### EXTRACTED RECORDS ###

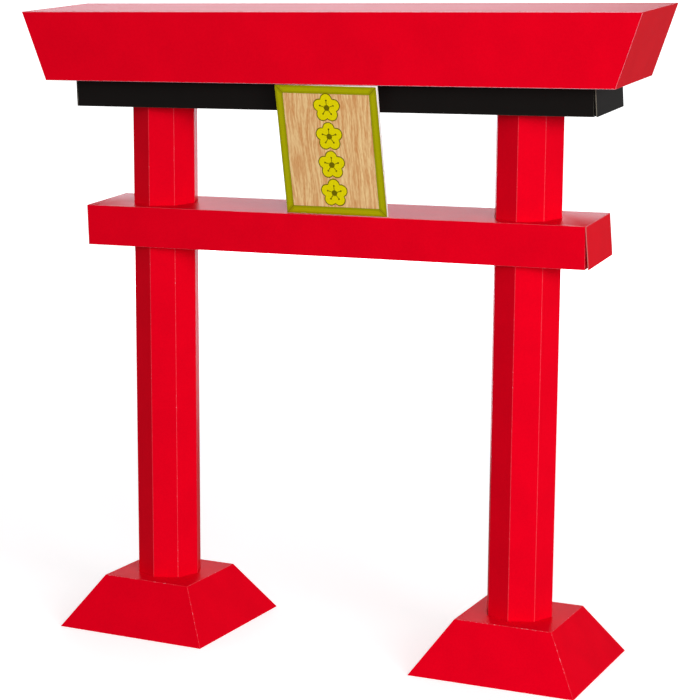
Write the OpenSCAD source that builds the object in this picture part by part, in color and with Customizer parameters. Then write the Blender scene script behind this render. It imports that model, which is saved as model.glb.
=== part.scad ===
// Free-standing torii gate folded from coated card, with a small leaning plaque.
// Millimetres, +Z up. X runs along the beams and -Y is the front. The origin is on
// the ground, midway between the two posts.

/* [Card] */
// Thickness of the folded card
card = 0.6; // [0.4:0.1:1.5]
// Clearance round a post where it passes through a cut-out
post_fit = 0.3; // [0.1:0.1:1]
// Width of the glue tabs turned in at the ends of the black and tie beams
tab_w = 12; // [5:1:20]

/* [Beams] */
// Forward tilt of the three beams on the posts, as set by hand
beam_tilt = 3.6; // [0:0.1:5]

/* [Top beam] */
// Length of the top beam along its upper edge
top_beam_len = 450; // [360:1:560]
// How far each end of the top beam leans out from its lower to its upper edge
top_beam_flare = 17; // [0:1:30]
// Height of the top beam
top_beam_h = 48.5; // [30:0.5:80]
// Depth of the top beam, front to back
top_beam_depth = 96; // [70:1:140]

/* [Black beam] */
// How far each end of the black beam lies inside the top beam's lower edge
black_beam_inset = 16.5; // [5:0.5:40]
// Height of the black beam
black_beam_h = 19.5; // [10:0.5:30]
// Depth of the black beam, front to back
black_beam_depth = 67; // [56:1:69]
// How far the black beam's sides stop short of its end flaps
black_beam_short = 0.7; // [0:0.1:2]
// Angle that the black beam's left end flap springs out at its foot
black_left_splay = 0; // [0:0.5:6]
// Angle that the black beam's right end flap springs out at its foot
black_right_splay = 3; // [0:0.5:6]

/* [Posts] */
// Height of the posts' upper ends above the ground, on their axes
post_top = 387; // [300:1:480]
// Width of a post, corner to corner
post_across = 48; // [30:1:54]
// Distance from a post's axis to the end of the black beam
post_inset = 54; // [35:1:80]
// Turn of the left post and its base about the post's axis, as set by hand
left_turn = -3.5; // [-5:0.5:5]
// Turn of the right post and its base about the post's axis, as set by hand
right_turn = -2; // [-5:0.5:5]

/* [Tie beam] */
// Gap from the tie beam's upper face to the black beam's lower face, level with the axes
tie_beam_drop = 71.5; // [50:0.5:120]
// Height of the tie beam
tie_beam_h = 29; // [18:1:45]
// How far the tie beam runs out past each post's axis
tie_beam_overhang = 49; // [40:1:70]
// Card left in front of and behind a post where it passes through the tie beam
tie_beam_margin = 6; // [2:0.5:15]
// How far the tie beam's sides stop short of its end flaps
tie_beam_short = 0.1; // [0:0.1:2]
// Angle that the tie beam's left end flap springs out at its foot
tie_left_splay = 0; // [0:0.5:6]
// Angle that the tie beam's right end flap springs out at its foot
tie_right_splay = 4; // [0:0.5:6]

/* [Bases] */
// Width of a base at the ground
base_w = 120; // [90:1:160]
// Width of a base at its top
base_top_w = 70.5; // [60:0.5:85]
// Height of a base
base_h = 37; // [20:1:60]

/* [Plaque] */
// Width of the plaque
plaque_w = 76; // [50:1:100]
// Thickness of the plaque's board
plaque_board_t = 1.2; // [0.8:0.1:3]
// Thickness of the printed sheet on the board
plaque_sheet_t = 0.2; // [0.1:0.1:0.5]
// Turn of the plaque about the upright, as set by hand
plaque_turn = -2; // [-5:0.5:5]
// Distance of the plaque's middle to the right of the gate's middle
plaque_shift = 9; // [-20:1:20]
// Distance of the plaque's foot behind the tie beam's front face
plaque_foot_setback = 3; // [1:0.5:12]
// Distance of the plaque's rear upper edge behind the top beam's front face
plaque_head_setback = 1.9; // [1.5:0.1:12]
// Clearance at the plaque's foot and at its upper edge
plaque_fit = 0.2; // [0.1:0.1:1]

/* [Hidden] */

red = [0.85, 0.04, 0.09];
black = [0.09, 0.08, 0.07];
white_board = [0.95, 0.94, 0.9];
wood_print = [0.88, 0.69, 0.49];

left = -1;
right = 1;
// Reach of a cutter past the faces it cuts
cut = 1;

black_beam_len = top_beam_len - 2*top_beam_flare - 2*black_beam_inset;
post_x = black_beam_len/2 - post_inset;
tie_beam_len = 2*(post_x + tie_beam_overhang);
tie_beam_depth = post_across + 2*tie_beam_margin;
tie_beam_middle = post_top - tie_beam_drop - tie_beam_h/2;
plaque_t = plaque_board_t + plaque_sheet_t;
plaque_foot = tilted(tie_beam_middle, plaque_foot_setback - tie_beam_depth/2, tie_beam_h/2);
plaque_head = tilted(post_top, plaque_head_setback - top_beam_depth/2, black_beam_h);
// Height and forward reach from the plaque's front lower edge to its rear upper edge
plaque_rise = plaque_head[1] - plaque_foot[1] - 2*plaque_fit;
plaque_reach = plaque_foot[0] - plaque_head[0];
plaque_h = sqrt(pow(plaque_rise, 2) + pow(plaque_reach, 2) - pow(plaque_t, 2));
plaque_lean = atan2(plaque_reach, plaque_rise) + atan2(plaque_t, plaque_h);

// Y and Z of a point of a beam that tilts about the line along X at the given height
function tilted(height, y, z) = [
    y*cos(beam_tilt) - z*sin(beam_tilt),
    height + y*sin(beam_tilt) + z*cos(beam_tilt)
];

// Tilts a beam about the line along X at the given height
module beam_place(height) {
    translate([0, 0, height]) rotate([beam_tilt, 0, 0]) children();
}

// Places what stands on the ground at one side, with its post's axis on the origin
module side_place(side) {
    translate([side*post_x, 0, 0])
        rotate([0, 0, side == left ? left_turn : right_turn])
            children();
}

// Prism whose outline is given in X and Z, with its depth centred on Y
module upright_prism(outline, depth) {
    translate([0, depth/2, 0])
        rotate([90, 0, 0])
            linear_extrude(depth) polygon(outline);
}

// Four panels folded into a tube along X, standing on z = 0. Only the upper panel has the
// full length: the others stop short, and two of them turn in as glue tabs.
module folded_tube(len, depth, h, short) {
    sides_len = len - 2*short;
    difference() {
        union() {
            translate([-len/2, -depth/2, h - card]) cube([len, depth, card]);
            translate([-sides_len/2, -depth/2, 0]) cube([sides_len, depth, h]);
        }
        translate([card - sides_len/2, card - depth/2, card])
            cube([sides_len - 2*card, depth - 2*card, h - 2*card]);
        translate([-len/2 - cut, tab_w - depth/2, card])
            cube([len + 2*cut, depth - 2*tab_w, h - 2*card]);
    }
}

// Flap hinged along the end of a tube's upper panel and sprung out at its foot, set down
// just enough to keep its upper edge level with the tube
module end_flap(side, tube_len, depth, h, splay) {
    translate([side*tube_len/2, 0, h - card*sin(splay)])
        rotate([0, -side*splay, 0])
            translate([side == left ? -card : 0, -depth/2, -h])
                cube([card, depth, h]);
}

// Outline of the top beam's front, drawn in by the given card thickness at each end
function top_beam_outline(inset) =
    let (slant = inset*sqrt(1 + pow(top_beam_flare/top_beam_h, 2)))
    [
        [top_beam_flare - top_beam_len/2 + slant, 0],
        [top_beam_len/2 - top_beam_flare - slant, 0],
        [top_beam_len/2 - slant, top_beam_h],
        [slant - top_beam_len/2, top_beam_h]
    ];

module top_beam_wrap() {
    color(red)
        beam_place(post_top)
            translate([0, 0, black_beam_h])
                difference() {
                    upright_prism(top_beam_outline(card), top_beam_depth);
                    translate([-top_beam_len/2 - cut, card - top_beam_depth/2, card])
                        cube([
                            top_beam_len + 2*cut,
                            top_beam_depth - 2*card,
                            top_beam_h - 2*card
                        ]);
                }
}

module top_beam_end(side) {
    outer = top_beam_outline(0);
    inner = top_beam_outline(card);
    panel = side == left
        ? [outer[0], inner[0], inner[3], outer[3]]
        : [inner[1], outer[1], outer[2], inner[2]];
    color(red)
        beam_place(post_top)
            translate([0, 0, black_beam_h]) upright_prism(panel, top_beam_depth);
}

module top_beam_end_left() { top_beam_end(left); }
module top_beam_end_right() { top_beam_end(right); }

module black_beam_wrap() {
    color(black)
        beam_place(post_top)
            folded_tube(
                black_beam_len - 2*card, black_beam_depth, black_beam_h, black_beam_short
            );
}

module black_beam_end(side) {
    color(black)
        beam_place(post_top)
            end_flap(
                side, black_beam_len - 2*card, black_beam_depth, black_beam_h,
                side == left ? black_left_splay : black_right_splay
            );
}

module black_beam_end_left() { black_beam_end(left); }
module black_beam_end_right() { black_beam_end(right); }

// Eight-sided column with a corner facing the front
module octagon_column(across, h) {
    cylinder(d = across, h = h, $fn = 8);
}

// Sets the tie beam's own frame, which stands on its lower face, at its place
module tie_beam_place() {
    beam_place(tie_beam_middle) translate([0, 0, -tie_beam_h/2]) children();
}

module tie_beam_wrap() {
    color(red)
        difference() {
            tie_beam_place()
                folded_tube(
                    tie_beam_len - 2*card, tie_beam_depth, tie_beam_h, tie_beam_short
                );
            for (side = [left, right])
                side_place(side)
                    translate([0, 0, tie_beam_middle - tie_beam_h])
                        octagon_column(post_across + 2*post_fit, 2*tie_beam_h);
        }
}

module tie_beam_end(side) {
    color(red)
        tie_beam_place()
            end_flap(
                side, tie_beam_len - 2*card, tie_beam_depth, tie_beam_h,
                side == left ? tie_left_splay : tie_right_splay
            );
}

module tie_beam_end_left() { tie_beam_end(left); }
module tie_beam_end_right() { tie_beam_end(right); }

// A post stands on its base's floor and carries the black beam, whose tilt its top follows
module post(side) {
    wall = card/cos(180/8);
    uncut = post_top + post_across;
    color(red)
        difference() {
            side_place(side)
                translate([0, 0, card])
                    difference() {
                        octagon_column(post_across, uncut);
                        translate([0, 0, -cut])
                            octagon_column(post_across - 2*wall, uncut + 2*cut);
                    }
            beam_place(post_top)
                translate([-top_beam_len/2, -post_across, 0])
                    cube([top_beam_len, 2*post_across, 2*post_across]);
        }
}

module post_left() { post(left); }
module post_right() { post(right); }

// Outline of a base's side, drawn in by the given card thickness and run on past both ends
function base_outline(inset, over) =
    let (
        run = (base_w - base_top_w)/2/base_h,
        slant = inset*sqrt(1 + run*run),
        foot = base_w/2 - slant + run*over,
        head = base_top_w/2 - slant - run*over
    )
    [[-foot, -over], [foot, -over], [head, base_h + over], [-head, base_h + over]];

// Square block with four sloping sides
module base_block(inset, over) {
    outline = base_outline(inset, over);
    intersection() {
        upright_prism(outline, base_w + 2*base_h);
        rotate([0, 0, 90]) upright_prism(outline, base_w + 2*base_h);
    }
}

// The base's outer block between two heights
module base_layer(z0, z1) {
    intersection() {
        base_block(0, 0);
        translate([-base_w, -base_w, z0]) cube([2*base_w, 2*base_w, z1 - z0]);
    }
}

module base_skirt(side) {
    color(red)
        side_place(side)
            difference() {
                base_layer(card, base_h - card);
                base_block(card, cut);
            }
}

module base_top(side) {
    color(red)
        side_place(side)
            difference() {
                base_layer(base_h - card, base_h);
                translate([0, 0, base_h - card - cut])
                    octagon_column(post_across + 2*post_fit, card + 2*cut);
            }
}

module base_floor(side) {
    color(red) side_place(side) base_layer(0, card);
}

module base_left_skirt() { base_skirt(left); }
module base_left_top() { base_top(left); }
module base_left_floor() { base_floor(left); }
module base_right_skirt() { base_skirt(right); }
module base_right_top() { base_top(right); }
module base_right_floor() { base_floor(right); }

// The plaque stands on the tie beam and leans forward under the top beam's front edge.
// Its own frame has the foot of the sheet's face at the origin, X to the right and Z up.
module plaque_place() {
    translate([plaque_shift, plaque_foot[0], plaque_foot[1] + plaque_fit])
        rotate([plaque_lean, 0, plaque_turn]) children();
}

module plaque_sheet() {
    color(wood_print)
        plaque_place()
            translate([-plaque_w/2, 0, 0]) cube([plaque_w, plaque_sheet_t, plaque_h]);
}

module plaque_board() {
    color(white_board)
        plaque_place()
            translate([-plaque_w/2, plaque_sheet_t, 0])
                cube([plaque_w, plaque_board_t, plaque_h]);
}

top_beam_wrap();
top_beam_end_left();
top_beam_end_right();
black_beam_wrap();
black_beam_end_left();
black_beam_end_right();
tie_beam_wrap();
tie_beam_end_left();
tie_beam_end_right();
post_left();
post_right();
base_left_skirt();
base_left_top();
base_left_floor();
base_right_skirt();
base_right_top();
base_right_floor();
plaque_board();
plaque_sheet();
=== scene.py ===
"""Dresses the packed card torii gate: folded card with worn creases that carry a painted highlight,
and a printed plaque.
"""

import math
from collections import namedtuple
from functools import wraps

import bmesh
import bpy
from mathutils import Matrix, Vector


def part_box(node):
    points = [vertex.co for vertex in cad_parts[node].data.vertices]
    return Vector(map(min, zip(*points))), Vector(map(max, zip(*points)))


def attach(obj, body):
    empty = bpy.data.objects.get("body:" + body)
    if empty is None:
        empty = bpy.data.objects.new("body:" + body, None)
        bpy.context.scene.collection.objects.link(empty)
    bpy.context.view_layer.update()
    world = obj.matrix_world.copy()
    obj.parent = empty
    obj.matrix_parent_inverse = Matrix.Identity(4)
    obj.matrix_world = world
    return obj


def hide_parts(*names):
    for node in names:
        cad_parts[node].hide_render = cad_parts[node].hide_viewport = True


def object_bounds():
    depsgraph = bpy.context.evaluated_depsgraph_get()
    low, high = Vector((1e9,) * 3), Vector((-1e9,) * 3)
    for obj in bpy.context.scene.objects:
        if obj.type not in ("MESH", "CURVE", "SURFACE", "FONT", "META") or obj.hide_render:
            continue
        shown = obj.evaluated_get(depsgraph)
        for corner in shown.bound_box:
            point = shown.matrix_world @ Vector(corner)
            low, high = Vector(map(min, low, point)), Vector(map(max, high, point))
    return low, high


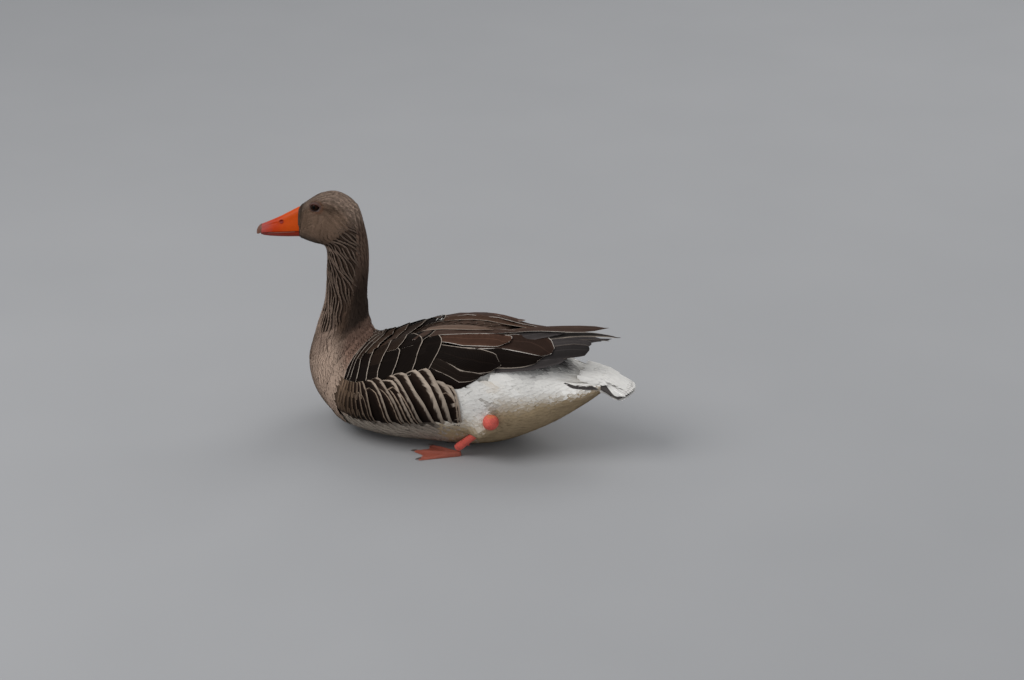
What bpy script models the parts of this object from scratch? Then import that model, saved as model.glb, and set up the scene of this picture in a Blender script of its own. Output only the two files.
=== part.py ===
"""Greylag-type domestic goose at rest, as a life-size still model.

The bird faces -X, with its left side towards -Y.  It sits on its belly and on the flat soles of
its feet, which are tucked under the flanks.  The body, neck and head are one lofted form, parted
by thin planes into nodes.  The wings lie on that form, and the legs lie in hollows cut into it.
"""
import math

import bmesh
import bpy
import numpy as np
from mathutils import Vector

# --- driving dimensions, in metres and degrees -----------------------------------------------
GAP = 0.0003                 # clearance between neighbouring pieces
CENTRE_X = 0.0052            # every piece is moved back by this, to centre the whole on x = 0
BODY_SEGMENTS = 14           # facets from the midline of the back to the midline of the belly
RINGS_PER_STATION = 3        # rings between two neighbouring body stations

HEAD_YAW = 12.0              # the head turns this far to the bird's left
HEAD_ROLL = 7.0              # and leans this far, left cheek up
HEAD_PIVOT_X = -0.145        # the turn is about a vertical line through the neck
HEAD_PIVOT_Z = 0.290
TURN_START, TURN_END = 12.0, 15.5        # body stations between which the turn grows

EYE_RADIUS = 0.0070
EYE_CENTRE = (-0.1915, 0.0135, 0.3385)   # in the unturned head: x, distance from midline, z

WING_GAP = 0.0006
WING_THICKNESS = 0.0090
WING_EDGE = 0.0016           # thickness along the front and lower edges
WING_REAR = 3.05             # station of the rear edge
WING_REAR_X = 0.0985         # the rear end is cut square here
WING_ROWS, WING_COLUMNS = 19, 9

# Tips of the flight feathers: x, distance from the midline, z.  The left wing lies over the right.
TERTIAL_TIPS = {"left": (0.2480, 0.0030, 0.1962), "right": (0.2350, 0.0095, 0.1735)}
PRIMARY_TIPS = {"left": (0.2645, 0.0080, 0.1870), "right": (0.2420, 0.0140, 0.1690)}
TERTIAL_SHARE = 0.55         # share of the wing's rear edge that carries the tertials

TAIL_LENGTH = 0.0430
TAIL_FALL = 0.0095           # the rear edge lies this much lower than the root
TAIL_BOW = 0.0150            # the corners of the fan end this far before its middle
TAIL_DROOP = 0.0030          # and this much lower
TAIL_HALF_WIDTH = 0.0340
TAIL_THICKNESS = 0.0024

ANKLE = (0.0975, 0.0870, 0.0655)
TOE_JOINT = (0.0420, 0.0750, 0.0118)
ANKLE_RADIUS = 0.0108
TARSUS_RADIUS = 0.0056
LEG_ROOM = 0.0006            # clearance of the hollow around a leg

TOE_LENGTHS = (0.058, 0.074, 0.066)      # inner, middle and outer toe
HEEL_REACH = 0.010           # the sole starts this far behind the toe joint
TOE_SPREAD = 22.0            # degrees between neighbouring toes
FOOT_TURN = 5.0              # degrees that the foot points outwards
TOE_THICKNESS = 0.0075
WEB_THICKNESS = 0.0022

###

EXERCISE PROMPT: Produce the lines from the top of the listing through the "top_beam_depth = 96; // [70:1:140]" line exactly as they appear, with no additional output.

RESPONSE TO THE EXERCISE:
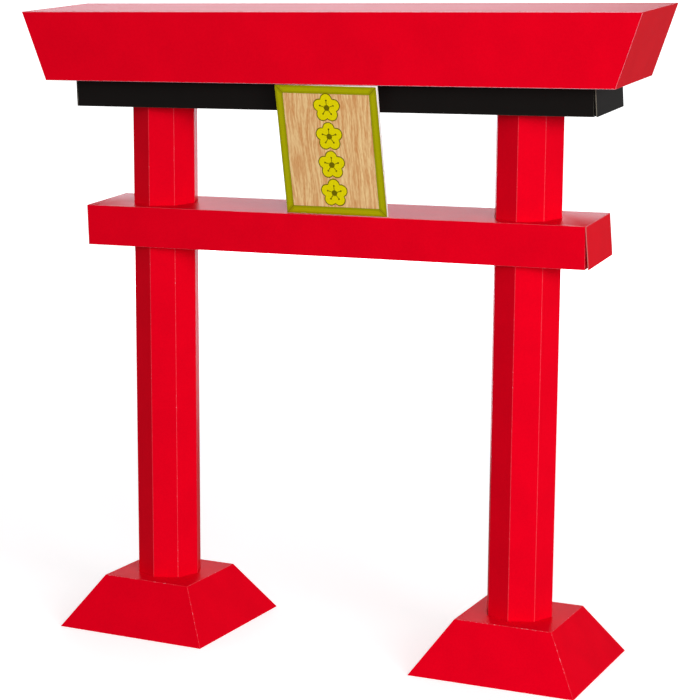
Write the OpenSCAD source that builds the object in this picture part by part, in color and with Customizer parameters. Then write the Blender scene script behind this render. It imports that model, which is saved as model.glb.
=== part.scad ===
// Free-standing torii gate folded from coated card, with a small leaning plaque.
// Millimetres, +Z up. X runs along the beams and -Y is the front. The origin is on
// the ground, midway between the two posts.

/* [Card] */
// Thickness of the folded card
card = 0.6; // [0.4:0.1:1.5]
// Clearance round a post where it passes through a cut-out
post_fit = 0.3; // [0.1:0.1:1]
// Width of the glue tabs turned in at the ends of the black and tie beams
tab_w = 12; // [5:1:20]

/* [Beams] */
// Forward tilt of the three beams on the posts, as set by hand
beam_tilt = 3.6; // [0:0.1:5]

/* [Top beam] */
// Length of the top beam along its upper edge
top_beam_len = 450; // [360:1:560]
// How far each end of the top beam leans out from its lower to its upper edge
top_beam_flare = 17; // [0:1:30]
// Height of the top beam
top_beam_h = 48.5; // [30:0.5:80]
// Depth of the top beam, front to back
top_beam_depth = 96; // [70:1:140]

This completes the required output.